Танец сакур (Каверина) - страница 139

Традиционный японский дом: открытое пространство, торжество существа над формой, вечно современное — так раньше думал Алексей. Он еще любил говорить, что дизайн японских домов стимулирует переосмыслить образ жизни, что во времена, когда Леонардо да Винчи пытался создать систему пропорций, изучая человеческое тело, японские мастера уже знали ее. Сейчас это несколько раздражало — хотелось удобства и уюта, а не преклонения перед несовершенством окружающего мира, хотелось утонуть в мягком кресле, вытянуть ноги к камину, украшенному затейливой решеткой. Некстати вспомнился рассказ Лизы о посещении миланской мебельной выставки — одной из самых известных в мире, о том, как далеко многое из представленного от жизни, о том, что она бы хотела наполнить свой дом не чем-то холодным и абстрактным, а полным тепла, комфорта и любви — удобными диванами и коврами, ласковым мерцанием хрустальных люстр, и пусть кто-то скажет, что это мещанство.

Он был рабом своих воспоминаний. Может, ему бы следовало сделать лоботомию? а что отделить одну часть мозга от другой и стать человеком без эмоций, без разума и без памяти? Жаль, что в России ее запретили еще в середине XX века, а то это бы стало прекрасным решением вопроса. Оболочка, овощ вместо человека.

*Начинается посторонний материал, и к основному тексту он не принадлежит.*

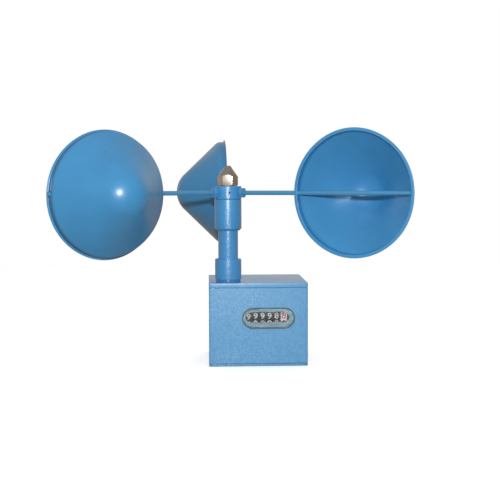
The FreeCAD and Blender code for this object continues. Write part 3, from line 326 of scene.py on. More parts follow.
class Surface:
    """A Principled material, with short calls that add pattern nodes to it."""

    def __init__(self, **sockets):
        self.material = bpy.data.materials.new("finish")
        self.material.use_nodes = True
        self.tree = self.material.node_tree
        self.shader = self.tree.nodes["Principled BSDF"]
        for socket, value in sockets.items():
            self.shader.inputs[socket.replace("_", " ")].default_value = value
        place = self.tree.nodes.new("ShaderNodeTexCoord")
        self.place = place.outputs["Object"]
        self.normal = None

    def link(self, source, target):
        """Connects another node's output to a socket, or sets a plain value on it."""
        if isinstance(source, bpy.types.NodeSocket):
            self.tree.links.new(source, target)
        else:
            target.default_value = source

    def node(self, kind, inputs, **settings):
        made = self.tree.nodes.new(kind)
        for key, value in settings.items():
            setattr(made, key, value)
        for key, value in inputs.items():
            self.link(value, made.inputs[key])
        return made

    def stretched(self, x, y, z):
        """The surface's coordinates, scaled along each axis: above 1, patches get shorter along it."""
        inputs = {"Vector": self.place, "Scale": (x, y, z)}
        return self.node("ShaderNodeMapping", inputs).outputs["Vector"]

    def noise(self, size, detail=2.0, rough=0.5, place=None):
        """Soft noise whose patches are about size metres across."""
        inputs = {"Vector": place or self.place, "Scale": 1 / size}
        inputs.update({"Detail": detail, "Roughness": rough})
        return self.node("ShaderNodeTexNoise", inputs).outputs["Fac"]

    def cells(self, size, output):
        """Cells about size metres across: Distance from a cell's middle, or a random Color per cell."""
        inputs = {"Vector": self.place, "Scale": 1 / size}
        return self.node("ShaderNodeTexVoronoi", inputs, feature="F1").outputs[output]

    def ramp(self, factor, *stops):
        """A colour ramp through (position, colour) stops."""
        made = self.node("ShaderNodeValToRGB", {"Fac": factor})
        set_stops(made, stops)
        return made.outputs["Color"]

    def level(self, factor, low, high, start=0.3, end=0.7):
        """Carries a factor from start..end to low..high."""
        inputs = {"Value": factor, "From Min": start, "From Max": end}
        inputs.update({"To Min": low, "To Max": high})
        return self.node("ShaderNodeMapRange", inputs).outputs["Result"]

    def mix(self, factor, first, second):
        """A colour between the first and the second, which are sockets or colours."""
        made = self.tree.nodes.new("ShaderNodeMix")
        made.data_type = "RGBA"
        for value, socket in ((factor, FACTOR), (first, FIRST_COLOUR), (second, SECOND_COLOUR)):
            if isinstance(value, tuple):
                value = (*value, 1)
            self.link(value, made.inputs[socket])
        return made.outputs[MIXED_COLOUR]

    def product(self, first, second):
        return self.node("ShaderNodeMath", {0: first, 1: second}, operation="MULTIPLY").outputs[0]

    def bump(self, height, depth):
        """Adds a height pattern, depth metres deep, on top of the bumps so far."""
        inputs = {"Height": height, "Distance": depth, "Strength": 1.0}
        if self.normal is not None:
            inputs["Normal"] = self.normal
        self.normal = self.node("ShaderNodeBump", inputs).outputs["Normal"]

    def finish(self, colour, roughness=None):
        """Connects what was made to the shader, and returns the material."""
        self.link(colour, self.shader.inputs["Base Color"])
        if roughness is not None:
            self.link(roughness, self.shader.inputs["Roughness"])
        if self.normal is not None:
            self.link(self.normal, self.shader.inputs["Normal"])
        return self.material


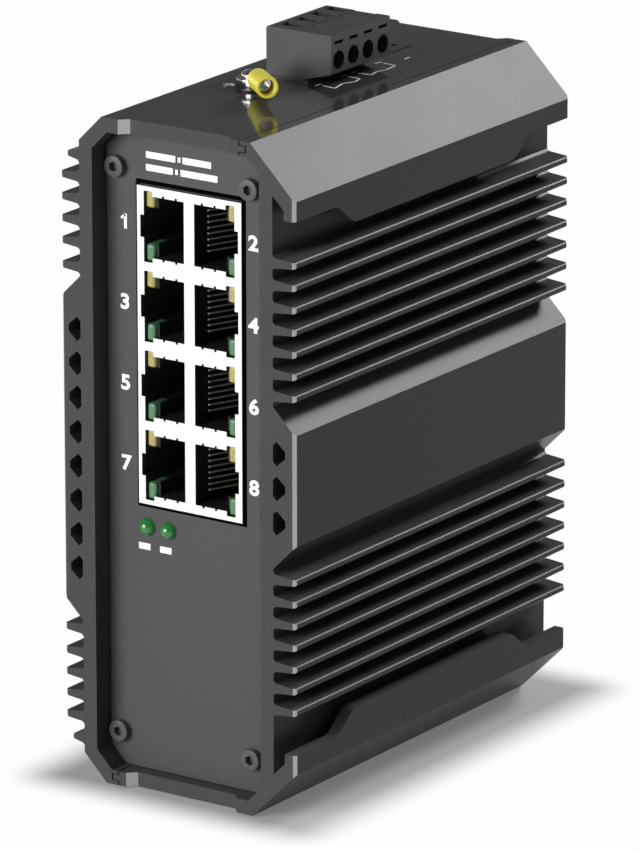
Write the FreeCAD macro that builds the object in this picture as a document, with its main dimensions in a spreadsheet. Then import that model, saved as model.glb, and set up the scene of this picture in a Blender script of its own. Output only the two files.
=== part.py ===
import FreeCAD, Part
import math
import os
import Sketcher

# DIN rail Ethernet switch: two interlocking finned extrusions close round a
# vertical circuit board, with a recessed plate at each end, a block of eight
# jacks in front, a pluggable power connector and an earth stud on top, and a
# rail clip with a sprung latch behind.
# X runs to the right seen from the jacks, Y to the back and Z up. The origin
# lies under the middle of the part, on the surface that it stands on.

SIZES = [
    # extrusions
    ("body_height", 118.0, "overall height of the extrusions"),
    ("body_depth", 84.0, "length of the extrusions"),
    ("half_span", 24.0, "middle plane to the fin tips"),
    ("wall_face_right", 19.5, "middle plane to the right wall's outside"),
    ("wall_face_left", 20.0, "middle plane to the left wall's outside"),
    ("side_wall", 2.65, "thickness of both side walls"),
    ("cover_wall", 2.55, "thickness of the top and bottom walls"),
    ("corner_cut_right", 8.95, "45 degree corners of the right extrusion"),
    ("corner_cut_left", 4.65, "45 degree corners of the left extrusion"),
    ("corner_run_right", 3.46, "right corner wall, measured upright"),
    ("corner_run_left", 3.68, "left corner wall, measured upright"),
    ("lip_thickness", 2.2, "hooked lips at the right corners"),
    ("lip_root_run", 3.9, "corner wall over the lip's channel, upright"),
    ("lip_reach", 16.2, "full lip, from the top or bottom face"),
    ("lip_short_reach", 12.4, "milled lip near the end faces"),
    ("lip_short_length", 12.3, "length of the milled part of a lip"),
    ("lip_ramp", 5.2, "length of the slope up to the full lip"),
    ("lip_ease", 0.7, "rounding of the slope's corners"),
    ("edge_bevel", 0.55, "bevel of fin tips at the end faces"),
    # interlock between the halves
    ("seam_x", 12.95, "middle plane to the seam"),
    ("groove_depth", 1.3, "depth of the interlock groove"),
    ("seam_gap", 0.25, "end clearance of the tongue and the wall"),
    ("lip_outer", 0.7, "groove's outer lip"),
    ("tongue", 1.0, "thickness of the tongue"),
    ("tongue_gap", 0.15, "clearance beside the tongue"),
    # fins and bands
    ("fin_pitch", 3.84, "spacing of the fins"),
    ("fin_root", 0.9, "half thickness of a fin at its root"),
    ("fin_tip", 0.55, "half thickness of a fin at its tip"),
    ("fin_flare", 0.4, "flare where a fin meets the wall"),
    ("fin_ease", 0.2, "rounding of the tip corners"),
    ("fin_seat", 0.3, "depth by which fins start inside the wall"),
    ("fin_count_right", 7, "fins above and below the right band"),
    ("fin_first_right", 16.05, "middle height to the first right fin"),
    ("fin_near_left", 32.12, "middle height to the left fin at the band"),
    ("fin_first_left", 36.41, "middle height to the next left fin"),
    ("fin_count_left", 4, "further long fins on the left"),
    ("short_fin_reach", 22.3, "middle plane to the short fin's tip"),
    ("band_half_right", 14.2, "half height of the right band's foot"),
    ("band_half_left", 30.6, "half height of the left band's foot"),
    ("cell_pitch", 6.05, "spacing of the hollow cells in the bands"),
    ("cell_foot", 1.45, "half height of a cell at the wall"),
    ("cell_half", 2.15, "largest half height of a cell"),
    ("cell_knee", 0.75, "wall to the cell's widest place"),
    ("cell_depth", 2.5, "wall to the cell's outer side"),
    ("cell_outer", 0.62, "half height of the cell's outer side"),
    ("cell_count_right", 3, "cells in the right band"),
    ("cell_count_left", 8, "cells in the left band"),
    # milled ends of the top and bottom walls
    ("mill_depth", 1.5, "depth of the milled wall edges"),
    ("mill_near", 11.3, "middle plane to the milling's nearer end"),
    ("mill_far", 11.9, "middle plane to the milling's farther end"),
    # end plates
    ("plate_setback", 4.0, "end face to the plate's outside"),
    ("plate_thickness", 1.5, "thickness of both plates"),
    ("plate_gap", 0.15, "clearance round a plate"),
    ("plate_screw_left", 15.0, "middle plane to the left screws"),
    ("plate_screw_right", 12.5, "middle plane to the right screws"),
    ("plate_screw_low", 8.6, "height of the lower screws"),
    ("plate_screw_high", 108.8, "height of the upper screws"),
    ("boss_radius", 2.0, "screw ports of the extrusions"),
    ("boss_web", 1.2, "half thickness of the port's web"),
    ("screw_bore", 1.0, "radius of the screw ports' bore"),
    ("screw_shank", 0.95, "radius of the plate screws"),
    ("screw_length", 8.0, "length of the plate screws"),
    ("screw_head", 1.9, "radius of the screw heads"),
    ("screw_head_height", 1.2, "height of the screw heads"),
    ("screw_socket", 0.9, "screw sockets, across the corners, halved"),
    ("screw_socket_depth", 0.8, "depth of the socket"),
    # jack block
    ("jack_middle", 78.2, "height of the middle of the jack block"),
    ("jack_half_width", 10.68, "half width of the face frame"),
    ("jack_half_height", 27.95, "half height of the face frame"),
    ("jack_proud", 0.35, "face frame in front of the plate"),
    ("jack_gap", 0.5, "gap beside the face frame"),
    ("jack_gap_rise", 0.35, "gap above and below the face frame"),
    ("jack_face", 0.8, "thickness of the face frame"),
    ("jack_shell_half", 10.5, "half width of the shell behind it"),
    ("jack_shell_wall", 0.3, "sheet of the shell"),
    ("jack_depth", 26.0, "length of the jack block"),
    ("port_pitch", 13.97, "spacing of the jacks"),
    ("port_floor", 1.05, "middle plane to the contact side of a jack"),
    ("port_body", 7.5, "middle plane to the plug body's far side"),
    ("port_step", 9.3, "middle plane to the wide step of the catch"),
    ("port_catch", 10.03, "middle plane to the catch slot's floor"),
    ("port_half", 5.38, "half height of the opening"),
    ("port_lamp_half", 6.2, "half height over the lamp windows"),
    ("port_step_half", 3.1, "half height of the wide step"),
    ("port_catch_half", 1.95, "half height of the catch slot"),
    ("tooth_first", 2.45, "middle plane to the first small notch"),
    ("tooth_second", 5.05, "middle plane to the second small notch"),
    ("tooth_width", 0.45, "width of a small notch"),
    ("tooth_depth", 0.36, "depth of a small notch"),
    ("insert_half", 6.93, "half height of a jack insert"),
    ("insert_gap", 0.05, "clearance round a jack insert"),
    ("cavity_depth", 13.5, "depth of the plug cavity"),
    ("contact_pitch", 1.016, "spacing of the contacts"),
    ("contact_half", 0.22, "half width of a contact"),
    ("contact_thick", 0.38, "thickness of a contact"),
    ("contact_start", 2.9, "face frame's back to the contact tips"),
    ("contact_end", 11.2, "face frame's back to the contact's bend"),
    ("contact_lift", 3.7, "rise of a contact over the cavity floor"),
    ("lens_gap", 0.06, "clearance of a lamp lens"),
    ("lens_set", 0.5, "lens behind the face frame's front"),
    ("lens_length", 3.6, "length of a lamp lens"),
    ("lens_ease", 0.3, "bevel of a lamp lens"),
    ("lens_show", 0.4, "side of a lens that is bare behind the face frame"),
    ("lens_wall", 0.4, "insert's wall beside a lens"),
    # power lamps
    ("lamp_radius", 1.5, "power lamps"),
    ("lamp_left", 9.2, "middle plane to the first power lamp"),
    ("lamp_right", 4.8, "middle plane to the second power lamp"),
    ("lamp_height", 46.15, "height of the power lamps"),
    ("lamp_gap", 0.06, "clearance round a power lamp"),
    ("lamp_tail", 2.6, "lamp body behind its dome"),
    # earth stud
    ("earth_x", -5.2, "earth screw, across"),
    ("earth_y", 30.2, "earth screw, behind the front"),
    ("earth_bore", 1.3, "bore for the earth screw"),
    ("earth_shank", 1.22, "radius of the earth screw"),
    ("earth_washer", 3.1, "radius of the washer"),
    ("earth_washer_height", 0.4, "thickness of the washer"),
    ("earth_nut", 2.07, "radius of the spacer nut"),
    ("earth_nut_height", 1.25, "height of the spacer nut"),
    ("earth_head_height", 0.75, "straight part of the screw head"),
    ("earth_dome", 0.45, "rounded part of the screw head"),
    ("ring_radius", 3.0, "ring of the terminal"),
    ("ring_thickness", 0.3, "sheet of the terminal"),
    ("terminal_turn", 45.0, "barrel's direction, from X towards the front"),
    ("terminal_tilt", 5.0, "upward tilt of the barrel"),
    ("barrel_start", 4.0, "earth screw to the sleeve's end"),
    ("barrel_lift", 1.0, "barrel's middle over the ring's underside"),
    ("barrel_radius", 1.18, "outside of the metal barrel"),
    ("barrel_wall", 0.27, "wall of the metal barrel"),
    ("barrel_length", 6.2, "length of the metal barrel"),
    ("sleeve_radius", 1.9, "outside of the insulating sleeve"),
    ("sleeve_wall", 0.55, "wall of the sleeve"),
    ("sleeve_length", 9.0, "length of the sleeve"),
    # power connector
    ("flange_front", 37.9, "header flange's front edge"),
    ("flange_length", 31.9, "length of the header flange"),
    ("flange_left", -9.0, "header flange's left edge"),
    ("flange_right", 0.7, "header flange's right edge"),
    ("flange_thickness", 0.35, "thickness of the flange"),
    ("flange_hole", 0.6, "radius of the flange's fixing hole"),
    ("flange_hole_inset", 2.3, "hole to the flange's rear and right edges"),
    ("header_left", -7.7, "header block, left side"),
    ("header_right", -0.6, "header block, right side"),
    ("header_front", 40.1, "header block, front side"),
    ("header_length", 14.9, "length of the header block"),
    ("header_gap", 0.1, "clearance in the top wall's opening"),
    ("header_drop", 9.0, "header block under the top face"),
    ("header_foot", 4.0, "height of the header's foot"),
    ("pin_side", 1.0, "square pins"),
    ("pin_x", -1.9, "pins, across"),
    ("pin_rise", 5.6, "pins above the flange"),
    ("pole_pitch", 4.45, "spacing of the poles"),
    ("pole_count", 4, "poles"),
    ("pole_first", 40.55, "first pole, behind the front"),
    ("plug_front", 38.3, "plug's front side"),
    ("plug_length", 17.8, "length of the plug"),
    ("plug_left", -8.2, "plug's left side"),
    ("plug_right", 5.2, "plug's wire side"),
    ("plug_height", 8.5, "height of the plug"),
    ("plug_slant_start", -1.0, "where the underside starts to rise"),
    ("plug_slant", 1.75, "rise of the underside at the wire side"),
    ("plug_ease", 0.25, "bevel of the plug's left edge"),
    ("wire_bore", 1.65, "radius of a wire entry"),
    ("wire_height", 3.95, "wire entry over the flange"),
    ("wire_depth", 4.1, "depth of a wire entry"),
    ("test_slot_width", 2.5, "small slots over the wire entries"),
    ("test_slot_height", 0.6, "height of a small slot"),
    ("test_slot_rise", 7.05, "small slot over the flange"),
    ("test_slot_depth", 1.4, "depth of a small slot"),
    ("window_left", -6.85, "screw window, left side"),
    ("window_right", -2.9, "screw window, right side"),
    ("window_width", 2.3, "screw window along the plug"),
    ("window_shift", 0.95, "window behind the pole's middle"),
    ("window_depth", 5.0, "depth of a screw window"),
    ("label_left", -2.0, "flat field, left side"),
    ("label_right", 2.5, "flat field, right side"),
    ("label_width", 3.7, "flat field along the plug"),
    ("label_shift", 0.75, "flat field behind the pole's middle"),
    ("label_depth", 0.12, "depth of a flat field"),
    ("pin_bore_gap", 0.2, "clearance of a pin in the plug"),
    ("clamp_side", 2.1, "square clamp in a wire entry"),
    ("clamp_length", 1.8, "length of a clamp"),
    ("clamp_gap", 0.1, "clearance of a clamp in the plug"),
    ("clamp_screw", 1.05, "radius of a clamp screw"),
    ("clamp_screw_height", 1.3, "height of a clamp screw"),
    ("clamp_slot", 0.4, "slot in a clamp screw"),
    # board and what it carries
    ("board_thickness", 1.6, "circuit board"),
    ("board_gap", 0.1, "clearance of the board in its guides"),
    ("board_front", 7.0, "board's edge behind the front"),
    ("guide_height", 2.0, "card guides"),
    ("guide_wall", 0.45, "thickness of a card guide"),
    ("guide_end", 6.0, "end face to the end of a guide"),
    ("chip_side", 20.0, "switch chip"),
    ("chip_thickness", 1.6, "thickness of the chip"),
    ("chip_y", 52.0, "chip's middle, behind the front"),
    ("chip_z", 58.0, "height of the chip's middle"),
    ("pad_side", 16.0, "heat pad between chip and wall"),
    ("magnetics_height", 6.0, "transformer modules, off the board"),
    ("magnetics_length", 12.5, "transformer modules, along the board"),
    ("magnetics_width", 10.0, "transformer modules, upright"),
    ("magnetics_y", 33.0, "transformer modules, behind the front"),
    ("capacitor_radius", 4.0, "electrolytic capacitors"),
    ("capacitor_height", 10.0, "height of the capacitors"),
    ("capacitor_y", 66.0, "capacitors, behind the front"),
    ("capacitor_z", 92.0, "upper capacitor's height"),
    ("capacitor_pitch", 11.0, "spacing of the capacitors"),
    # rail clip
    ("rail_middle", 59.0, "height of the rail's middle"),
    ("rail_height", 35.0, "top-hat rail across its flanges"),
    ("rail_slot", 1.3, "room for the rail's flange"),
    ("rail_play", 0.3, "play above and below the rail"),
    ("clip_rise", 1.2, "rail seat behind the end faces"),
    ("clip_half_width", 13.0, "half width of the clip"),
    ("clip_bottom", 29.0, "lower end of the clip"),
    ("clip_top", 88.5, "upper end of the clip"),
    ("hook_height", 5.2, "height of the upper hook"),
    ("hook_thickness", 1.7, "hooks behind the rail's flange"),
    ("hook_overlap", 2.2, "hooks over the rail's flange"),
    ("hook_lead", 0.9, "slope at the hooks' tips"),
    ("slide_half", 7.0, "half width of the latch's slide"),
    ("slide_neck", 5.8, "half width of the latch's neck"),
    ("slide_thickness", 2.4, "thickness of the latch's slide"),
    ("slide_gap", 0.2, "clearance of the latch"),
    ("slide_floor", 1.4, "clip's wall under the latch"),
    ("latch_bottom", 21.5, "lower end of the latch"),
    ("latch_top", 56.0, "upper end of the latch"),
    ("latch_travel", 4.0, "travel of the latch"),
    ("latch_block", 5.7, "height of the latch's hook"),
    ("latch_slot_width", 5.0, "slot for a screwdriver"),
    ("latch_slot_height", 2.2, "height of that slot"),
    ("latch_slot_rise", 2.2, "slot over the latch's end"),
    ("peg_half", 1.1, "half width of the spring's peg"),
    ("peg_height", 1.6, "height of the spring's peg"),
    ("peg_bottom", 44.3, "height of the peg's underside"),
    ("window_half", 1.6, "half width of the spring's window"),
    ("spring_short", 4.0, "length of the spring with the latch open"),
    ("spring_radius", 0.98, "middle radius of the spring"),
    ("spring_wire", 0.2, "radius of the spring's wire"),
    ("spring_pitch", 1.5, "pitch of the spring"),
    ("clip_screw_x", 10.0, "clip's screws, across"),
    ("clip_screw_inset", 3.4, "screws to the clip's ends"),
    ("clip_screw_shank", 1.2, "radius of the clip's screws"),
    ("clip_screw_head", 2.0, "radius of their heads"),
    ("clip_screw_head_height", 1.3, "height of their heads"),
    ("clip_screw_gap", 0.1, "clearance round the clip's screws"),
    ("clip_screw_end", 0.3, "screw end inside the rear plate"),
]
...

Алексей попытался удобнее устроиться на жестком кресле перед окнами в сад, сигарета погасла, зажигать другую было лень. Головная боль терзала уже второй день — с того самого момента, как вчера днем в тумбочке возле кровати он нашел медицинскую выписку, датированную прошлым годом. Абсурд, сначала Алексей вообще не мог понять ни слова, потом вчитался: «беременность, семь недель». Дальше еще какие-то слова — уже не важно. Не понимая, в чем дело, он сначала даже подумал, что речь идет о Лизе. Когда они были вместе в последний раз — наверное, месяц назад. Потом в голову пришла мысль, что Лиза вроде бы не может иметь детей, затем — осознание того, что он — в Киото, справка написана по-японски и датирована прошлым годом, да и выдана, к тому же, Саюри Ямагути.

Этого просто не могло быть! Он-то прекрасно помнил, что Саюри была девственницей в тот первый раз, когда они оказались, наконец, в своей спальне после утомительной, хотя и тихой свадьбы. Он помнил, как она несмело раздевалась, как дрожали ее холодные ладошки, которые он пытался согреть поцелуями, понимая, что девушка слишком невинна, чтобы он мог думать о своем удовольствии. Саюри опускала глаза и не желала его даже коснуться — отчего-то было обидно, почти по-детски, но ребенком в той ситуации была она, и Алексей смирял свое желание, свою страсть, давал ей столько ласки, нежности и терпения, сколько мог, но она все равно была не готова. Он мучительно медленно двигался вперед, а она, истинная дочь якудза, лежала с неподвижным, без единой эмоции лицом. Конечно, он помнил свой первый опыт в далекие шестнадцать лет с настойчивой одноклассницей, поставившей избавление от девственности наравне с окончанием школы с золотой медалью, все было гораздо проще, да, проще и быстрее. Он помнил и странную мимолетную ночь с очаровательной юной интеллектуалкой накануне Нового года в Москве. Москва вообще была последним местом в мире, где можно было надеяться на секс с невинной девушкой, но тогда он вытащил почти козырную карту. Все было легко, ненавязчиво и нежно — сейчас он даже не мог вспомнить ее лицо, только мимолетное чувство, что она чем-то похожа на Лизу. Но это так, наслоение одного воспоминания на другое, попытка не вспоминать ту страшную ночь с Саюри — ночь, когда он просто уничтожил ее.